For a stationary covariance \(\Sigma\) with eigengap \(\Delta=\lambda_k-\lambda_{k+1}\), Oja's rule with the \(\eta_t=\eta_0/\sqrt t\) schedule attains \(\E\norm{\Pmat_t-\Pmat^\star}_F^2 = O(d/(\Delta^2 t))\) after a burn-in (Allen-Zhu and Li 2017; Jain et al. 2016). For the depth-sink layer of Llama-3.1-8B at \(k{=}1024\) the eigengap on the activation covariance is \(\Delta\approx 6\times 10^{-3}\) (raw spectrum at docs/figures/paper-b/v02_empirical/depth_sink_spectrum.csv), so \(t\!\approx\!10^4\) samples reduce projector error to \(\sim 5\times 10^{-4}\), smaller than the calibration-PCA truncation error at the same rank (\(\sim 10^{-3}\)). Under the rejection-only trigger the effective sample rate is the speculative-decode rejection rate; on the reference run this is \(\approx 12\%\) of decoded tokens, so \(10^4\) updates corresponds to roughly \(80\,000\) tokens of decoded text, on the order of a single long document. Beyond the burn-in the bias floor is \(\eta_t\,\norm{\Sigma}\!\sim\!10^{-4}\) at \(\eta_0{=}0.01\), well below the truncation floor.

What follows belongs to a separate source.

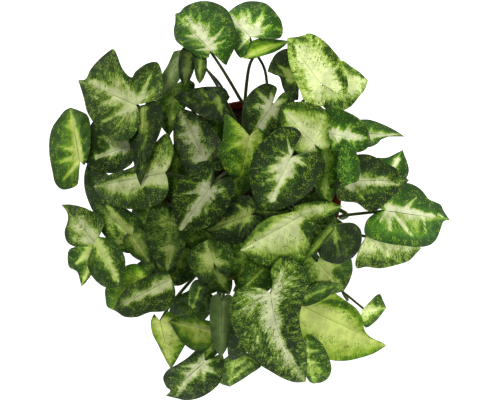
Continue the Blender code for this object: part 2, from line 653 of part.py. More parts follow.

Interaction with rejection-sampling unbiasedness.

Speculative decoding is exactly correct under rejection sampling (Leviathan et al. 2023); rejected positions sample the same target distribution as accepted ones. The residual \(h^\text{tgt}-h^\text{drft}\) at a rejection is therefore an unbiased measurement of the direction along which the draft model's hidden state diverges from the verifier's, and the GP basis is fitted on the verifier's activations, so feeding only rejection residuals into Oja's rule is equivalent to running Oja's rule on samples of \(\Sigma_\text{drift}=\Sigma_\text{verifier}-\Sigma_\text{calibration}\). The result is a basis that tracks the calibration-to-deployment delta, not the absolute distribution; the calibration component is held by the static rows of \(W_t\) already.

Per-layer staleness.

A bump-counter onb_layer_state_t::version is incremented on every applied update. GP tracks the version it last consumed; if a layer's version moves ahead, the cached projection is recomputed lazily on the next forward. Updates apply between decode steps, queue bounded to 256, with a 4-rejection minimum gate.

Predicted behaviour and v0.2 measurement plan.

On matched calibration/test, online updates should be a no-op: rejection residuals concentrate near the existing basis and the \(xx^\top-\Pmat_t xx^\top\Pmat_t\) correction vanishes. On linearly drifting OOD prompts, the Oja-decayed estimator converges to the running covariance with bias \(\propto\eta_t\). The v0.2 measurement plan is a paired A/B on a synthetic-drift corpus: one stream of Wikipedia text (matched-distribution control) and one stream of post-2024 code mixed with non-English news (deliberate drift), each \(\sim 10^5\) decoded tokens, running frozen-basis vs. Oja-basis and reporting PPL trajectory plus the Frobenius distance \(\norm{\Pmat_t-\Pmat_0}_F\) as a function of \(t\). A visual of the drift-distance trajectory will accompany the v0.2 release; the empty trajectory plot would be premature here and is intentionally omitted.